The request: The records should be written out in full, with nothing altered.

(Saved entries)
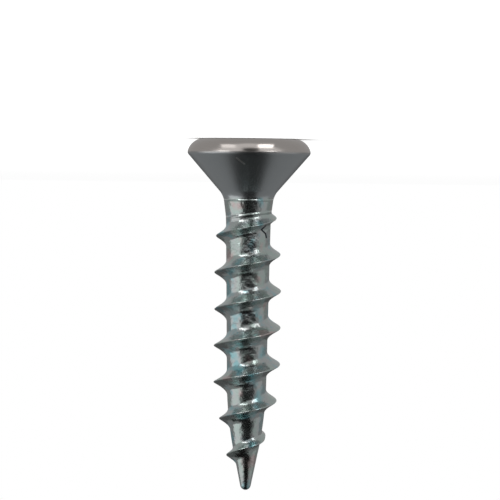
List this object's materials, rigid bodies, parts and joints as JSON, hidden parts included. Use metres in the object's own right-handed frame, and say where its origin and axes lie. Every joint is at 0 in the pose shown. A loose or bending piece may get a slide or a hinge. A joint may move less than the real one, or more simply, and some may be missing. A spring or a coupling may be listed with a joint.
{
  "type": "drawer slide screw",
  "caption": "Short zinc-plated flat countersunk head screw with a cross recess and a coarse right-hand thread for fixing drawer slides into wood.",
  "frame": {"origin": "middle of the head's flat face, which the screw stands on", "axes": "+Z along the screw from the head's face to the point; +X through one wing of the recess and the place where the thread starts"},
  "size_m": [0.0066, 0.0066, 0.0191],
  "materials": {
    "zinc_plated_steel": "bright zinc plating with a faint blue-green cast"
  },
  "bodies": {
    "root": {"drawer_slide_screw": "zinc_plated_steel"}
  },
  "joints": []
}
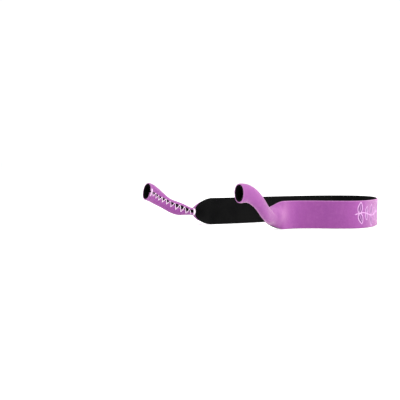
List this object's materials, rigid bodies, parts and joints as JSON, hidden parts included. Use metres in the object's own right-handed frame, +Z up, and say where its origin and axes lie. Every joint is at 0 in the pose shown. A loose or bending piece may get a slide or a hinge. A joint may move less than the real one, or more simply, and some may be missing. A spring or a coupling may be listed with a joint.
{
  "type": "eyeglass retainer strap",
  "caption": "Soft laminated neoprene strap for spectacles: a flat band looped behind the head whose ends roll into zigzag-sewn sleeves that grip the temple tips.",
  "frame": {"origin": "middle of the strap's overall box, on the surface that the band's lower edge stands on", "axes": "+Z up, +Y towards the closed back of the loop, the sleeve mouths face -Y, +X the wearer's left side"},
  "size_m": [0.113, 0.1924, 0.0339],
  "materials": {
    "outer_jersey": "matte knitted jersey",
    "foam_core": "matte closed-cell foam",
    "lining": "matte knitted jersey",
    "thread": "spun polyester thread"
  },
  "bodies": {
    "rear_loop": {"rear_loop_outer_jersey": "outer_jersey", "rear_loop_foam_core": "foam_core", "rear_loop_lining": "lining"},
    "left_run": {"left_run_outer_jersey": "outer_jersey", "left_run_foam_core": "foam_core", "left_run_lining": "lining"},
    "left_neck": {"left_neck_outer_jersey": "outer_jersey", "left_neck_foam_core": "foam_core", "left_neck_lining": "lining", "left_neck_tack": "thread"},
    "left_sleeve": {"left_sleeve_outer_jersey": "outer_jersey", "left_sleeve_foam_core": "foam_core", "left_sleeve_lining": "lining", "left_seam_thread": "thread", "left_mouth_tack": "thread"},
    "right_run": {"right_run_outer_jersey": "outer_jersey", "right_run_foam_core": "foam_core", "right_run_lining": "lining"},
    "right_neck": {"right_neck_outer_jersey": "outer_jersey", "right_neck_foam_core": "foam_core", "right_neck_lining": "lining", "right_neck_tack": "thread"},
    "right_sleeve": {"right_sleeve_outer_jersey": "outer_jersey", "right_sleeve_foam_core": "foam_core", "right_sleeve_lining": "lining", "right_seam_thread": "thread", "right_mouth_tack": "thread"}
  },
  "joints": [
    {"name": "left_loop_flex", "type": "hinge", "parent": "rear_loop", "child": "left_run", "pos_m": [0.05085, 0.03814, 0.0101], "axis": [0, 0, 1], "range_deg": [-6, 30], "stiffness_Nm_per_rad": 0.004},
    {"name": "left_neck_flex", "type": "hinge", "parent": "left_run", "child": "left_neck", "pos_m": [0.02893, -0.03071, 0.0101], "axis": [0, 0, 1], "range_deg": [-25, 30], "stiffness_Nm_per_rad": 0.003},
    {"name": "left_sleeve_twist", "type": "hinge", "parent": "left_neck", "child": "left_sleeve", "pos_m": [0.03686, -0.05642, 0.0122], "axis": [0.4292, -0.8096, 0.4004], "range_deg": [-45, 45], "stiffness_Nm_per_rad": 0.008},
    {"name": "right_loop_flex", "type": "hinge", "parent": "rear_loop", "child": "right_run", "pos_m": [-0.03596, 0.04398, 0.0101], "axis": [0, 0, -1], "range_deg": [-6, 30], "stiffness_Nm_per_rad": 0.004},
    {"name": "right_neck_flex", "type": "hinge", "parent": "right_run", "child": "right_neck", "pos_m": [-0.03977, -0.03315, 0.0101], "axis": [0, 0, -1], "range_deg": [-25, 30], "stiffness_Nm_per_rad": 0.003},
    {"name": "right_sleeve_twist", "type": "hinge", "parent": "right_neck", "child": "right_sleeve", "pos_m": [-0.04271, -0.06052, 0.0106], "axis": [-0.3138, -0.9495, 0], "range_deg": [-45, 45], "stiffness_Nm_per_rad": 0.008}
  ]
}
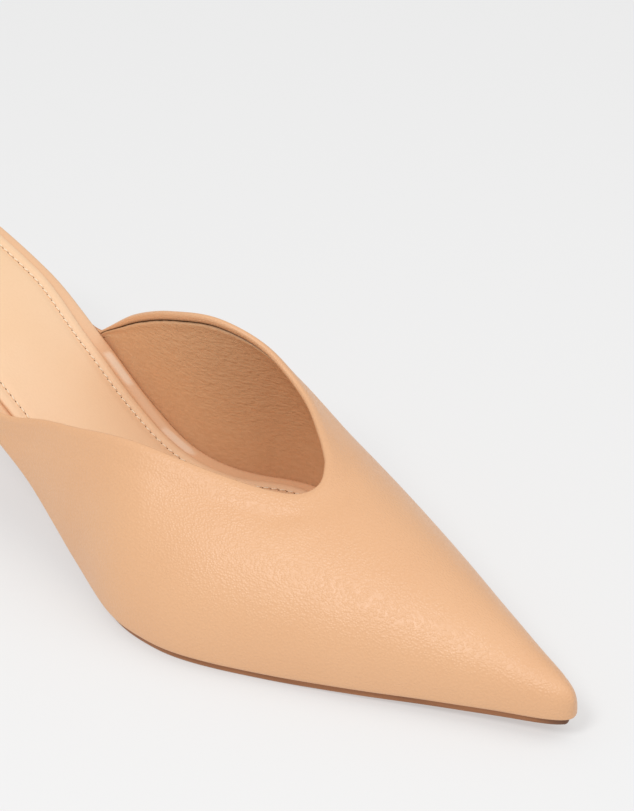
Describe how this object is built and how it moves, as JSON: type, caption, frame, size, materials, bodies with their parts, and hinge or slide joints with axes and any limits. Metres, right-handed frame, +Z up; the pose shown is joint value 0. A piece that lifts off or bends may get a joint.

Complete answer:
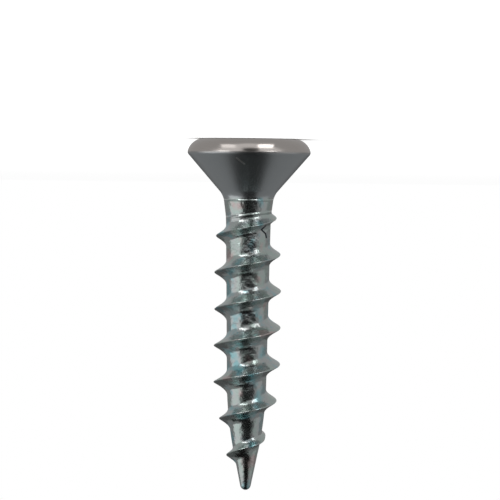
List this object's materials, rigid bodies, parts and joints as JSON, hidden parts included. Use metres in the object's own right-handed frame, and say where its origin and axes lie. Every joint is at 0 in the pose shown. A loose or bending piece may get a slide or a hinge. A joint may move less than the real one, or more simply, and some may be missing. A spring or a coupling may be listed with a joint.
{
  "type": "drawer slide screw",
  "caption": "Short zinc-plated flat countersunk head screw with a cross recess and a coarse right-hand thread for fixing drawer slides into wood.",
  "frame": {"origin": "middle of the head's flat face, which the screw stands on", "axes": "+Z along the screw from the head's face to the point; +X through one wing of the recess and the place where the thread starts"},
  "size_m": [0.0066, 0.0066, 0.0191],
  "materials": {
    "zinc_plated_steel": "bright zinc plating with a faint blue-green cast"
  },
  "bodies": {
    "root": {"drawer_slide_screw": "zinc_plated_steel"}
  },
  "joints": []
}
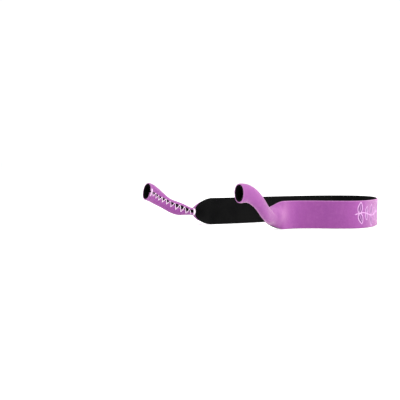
List this object's materials, rigid bodies, parts and joints as JSON, hidden parts included. Use metres in the object's own right-handed frame, +Z up, and say where its origin and axes lie. Every joint is at 0 in the pose shown. A loose or bending piece may get a slide or a hinge. A joint may move less than the real one, or more simply, and some may be missing. A spring or a coupling may be listed with a joint.
{
  "type": "eyeglass retainer strap",
  "caption": "Soft laminated neoprene strap for spectacles: a flat band looped behind the head whose ends roll into zigzag-sewn sleeves that grip the temple tips.",
  "frame": {"origin": "middle of the strap's overall box, on the surface that the band's lower edge stands on", "axes": "+Z up, +Y towards the closed back of the loop, the sleeve mouths face -Y, +X the wearer's left side"},
  "size_m": [0.113, 0.1924, 0.0339],
  "materials": {
    "outer_jersey": "matte knitted jersey",
    "foam_core": "matte closed-cell foam",
    "lining": "matte knitted jersey",
    "thread": "spun polyester thread"
  },
  "bodies": {
    "rear_loop": {"rear_loop_outer_jersey": "outer_jersey", "rear_loop_foam_core": "foam_core", "rear_loop_lining": "lining"},
    "left_run": {"left_run_outer_jersey": "outer_jersey", "left_run_foam_core": "foam_core", "left_run_lining": "lining"},
    "left_neck": {"left_neck_outer_jersey": "outer_jersey", "left_neck_foam_core": "foam_core", "left_neck_lining": "lining", "left_neck_tack": "thread"},
    "left_sleeve": {"left_sleeve_outer_jersey": "outer_jersey", "left_sleeve_foam_core": "foam_core", "left_sleeve_lining": "lining", "left_seam_thread": "thread", "left_mouth_tack": "thread"},
    "right_run": {"right_run_outer_jersey": "outer_jersey", "right_run_foam_core": "foam_core", "right_run_lining": "lining"},
    "right_neck": {"right_neck_outer_jersey": "outer_jersey", "right_neck_foam_core": "foam_core", "right_neck_lining": "lining", "right_neck_tack": "thread"},
    "right_sleeve": {"right_sleeve_outer_jersey": "outer_jersey", "right_sleeve_foam_core": "foam_core", "right_sleeve_lining": "lining", "right_seam_thread": "thread", "right_mouth_tack": "thread"}
  },
  "joints": [
    {"name": "left_loop_flex", "type": "hinge", "parent": "rear_loop", "child": "left_run", "pos_m": [0.05085, 0.03814, 0.0101], "axis": [0, 0, 1], "range_deg": [-6, 30], "stiffness_Nm_per_rad": 0.004},
    {"name": "left_neck_flex", "type": "hinge", "parent": "left_run", "child": "left_neck", "pos_m": [0.02893, -0.03071, 0.0101], "axis": [0, 0, 1], "range_deg": [-25, 30], "stiffness_Nm_per_rad": 0.003},
    {"name": "left_sleeve_twist", "type": "hinge", "parent": "left_neck", "child": "left_sleeve", "pos_m": [0.03686, -0.05642, 0.0122], "axis": [0.4292, -0.8096, 0.4004], "range_deg": [-45, 45], "stiffness_Nm_per_rad": 0.008},
    {"name": "right_loop_flex", "type": "hinge", "parent": "rear_loop", "child": "right_run", "pos_m": [-0.03596, 0.04398, 0.0101], "axis": [0, 0, -1], "range_deg": [-6, 30], "stiffness_Nm_per_rad": 0.004},
    {"name": "right_neck_flex", "type": "hinge", "parent": "right_run", "child": "right_neck", "pos_m": [-0.03977, -0.03315, 0.0101], "axis": [0, 0, -1], "range_deg": [-25, 30], "stiffness_Nm_per_rad": 0.003},
    {"name": "right_sleeve_twist", "type": "hinge", "parent": "right_neck", "child": "right_sleeve", "pos_m": [-0.04271, -0.06052, 0.0106], "axis": [-0.3138, -0.9495, 0], "range_deg": [-45, 45], "stiffness_Nm_per_rad": 0.008}
  ]
}
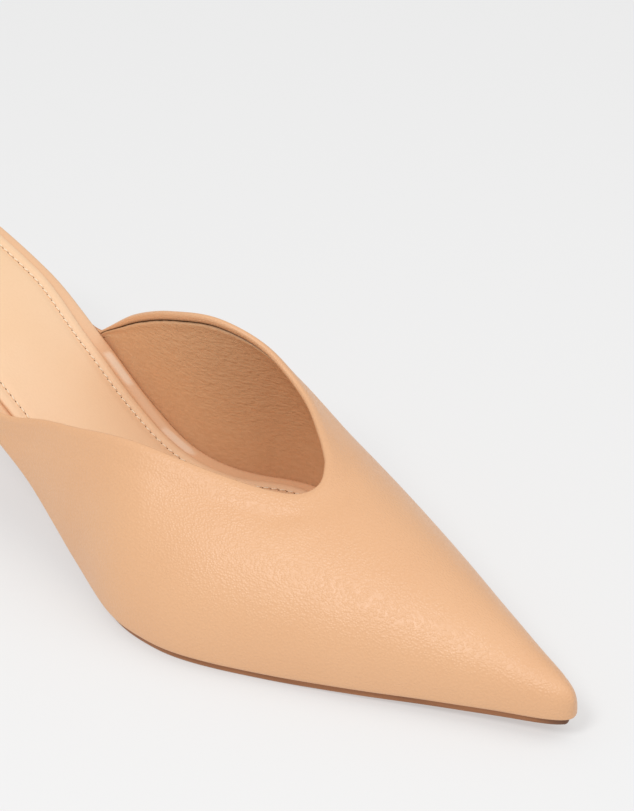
Describe how this object is built and how it moves, as JSON: type, caption, frame, size, materials, bodies with their parts, and hinge or slide joints with axes and any limits. Metres, right-handed frame, +Z up; the pose shown is joint value 0. A piece that lifts off or bends may get a joint.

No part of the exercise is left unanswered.